BELGRADE (Reuters) - A top Kosovo Serb politician, Milan Radoicic, on Friday admitted to taking part in a gun battle with police in Serb-dominated northern Kosovo that killed four people.
Kosovo police on Sunday fought around 30 heavily armed Serbs who had barricaded themselves into the Serbian Orthodox monastery in the village of Banjska. Three attackers and a Kosovo Albanian police officer were killed.
Some 50,000 Serbs who live in north Kosovo do not recognise Pristina's institutions and see Belgrade as their capital. They have often clashed with Kosovo police and international peacekeepers, but Sunday's violence was the worst in years.
In a letter sent to Reuters by his lawyer, Radoicic, who is wanted in Kosovo and lives in neighbouring Serbia, said he had come to Kosovo "to encourage Serb people to resist (Prime Minister Albin) Kurti's terrorist regime".
"I personally prepared logistics for the defence of Serb people," Radoicic said, adding that he had not informed Serbian authorities about his activities or received help from them.
Kosovo authorities had accused Serbia of providing financial and practical support for the operation, which Belgrade denied.
Radoicic said the Kosovo policeman had been killed accidentally.
Afterwards, he said that "fierce crossfire started on both sides in which our three friends - heroes - lost their lives".
Kosovo prosecutors said they had raided five locations connected to Radoicic on Friday, and requested the seizure of a villa on Lake Ujman. Two Mercedes vehicles, one boat and 4.8 kg (10.6 lb) of silver were confiscated.

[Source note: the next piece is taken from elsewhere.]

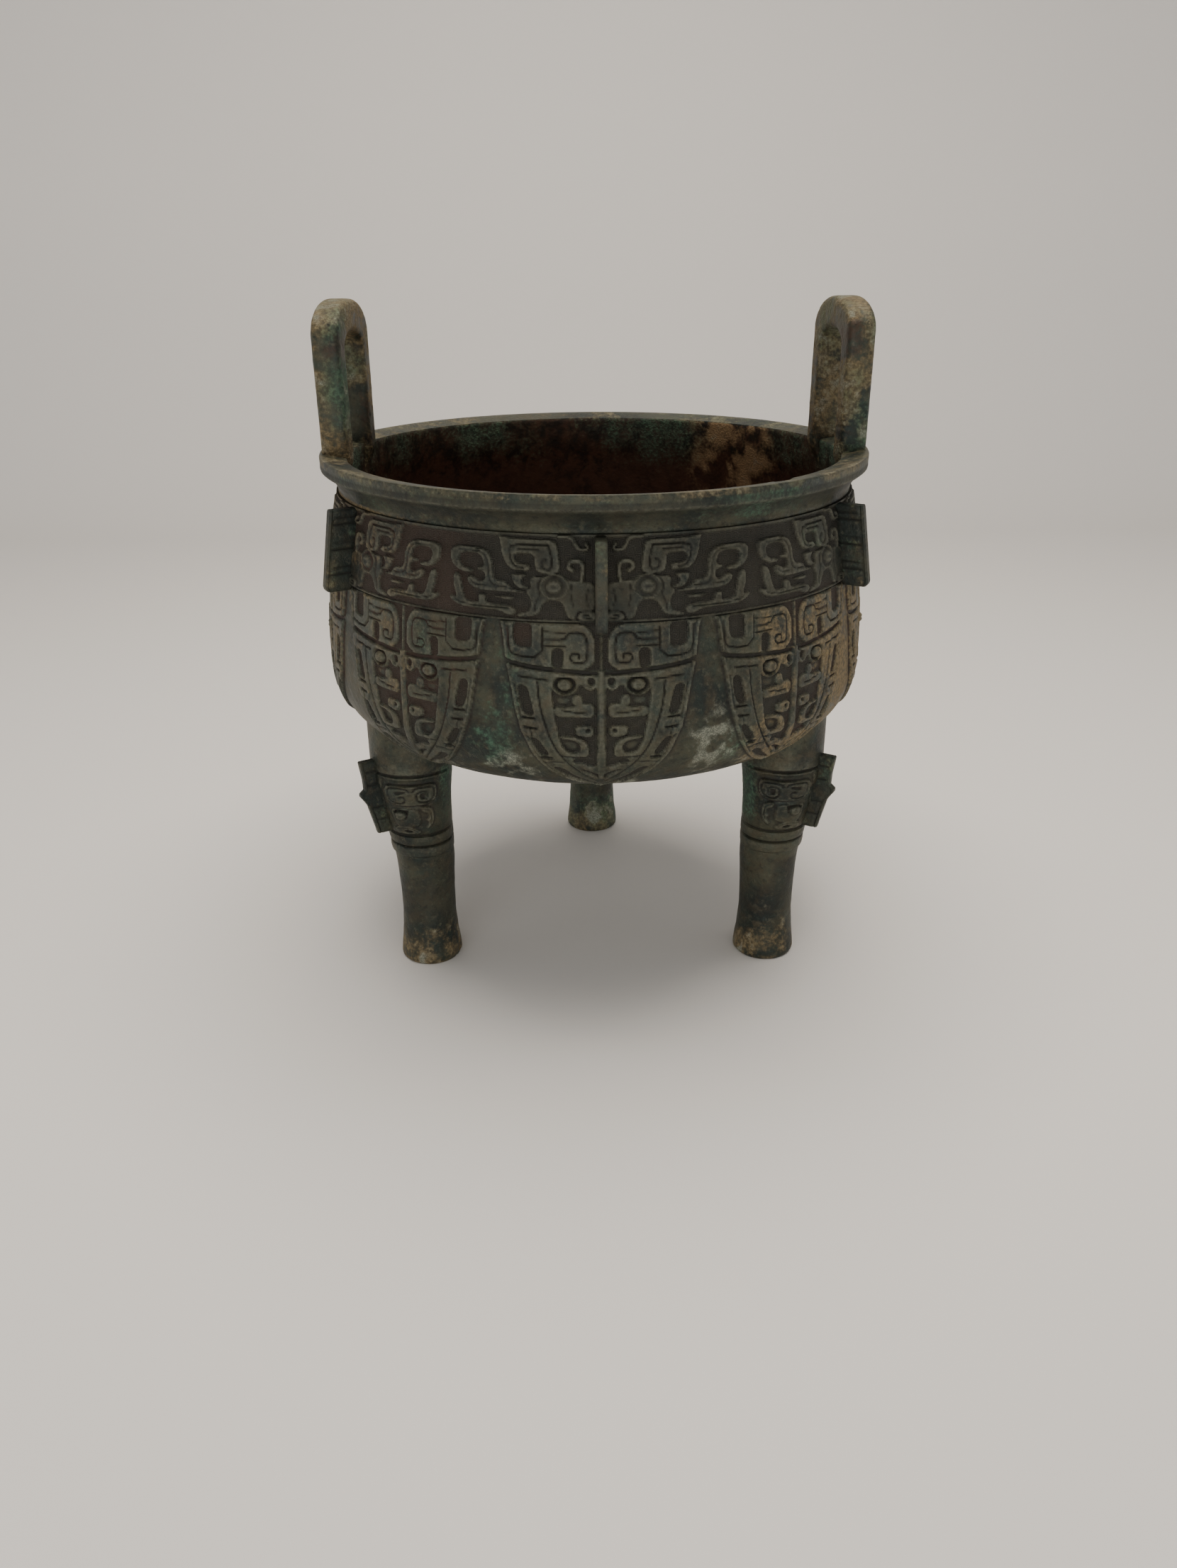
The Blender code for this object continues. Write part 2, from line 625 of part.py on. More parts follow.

Radoicic, vice-president of the Serb List, the biggest political group representing Serbs in Kosovo, is wanted on suspicion of involvement in the killing of moderate Kosovo Serb leader Oliver Ivanovic in 2018. He is also under U.S. sanctions for suspected links to organised crime.
The battle revived international concern for the stability of Kosovo, which declared independence in 2008, nearly a decade after NATO bombing ousted Serbian security forces from what was then a predominantly Albanian province of Serbia.
NATO, which still has 4,500 troops in Kosovo, said on Friday it had "authorised additional forces to address the current situation".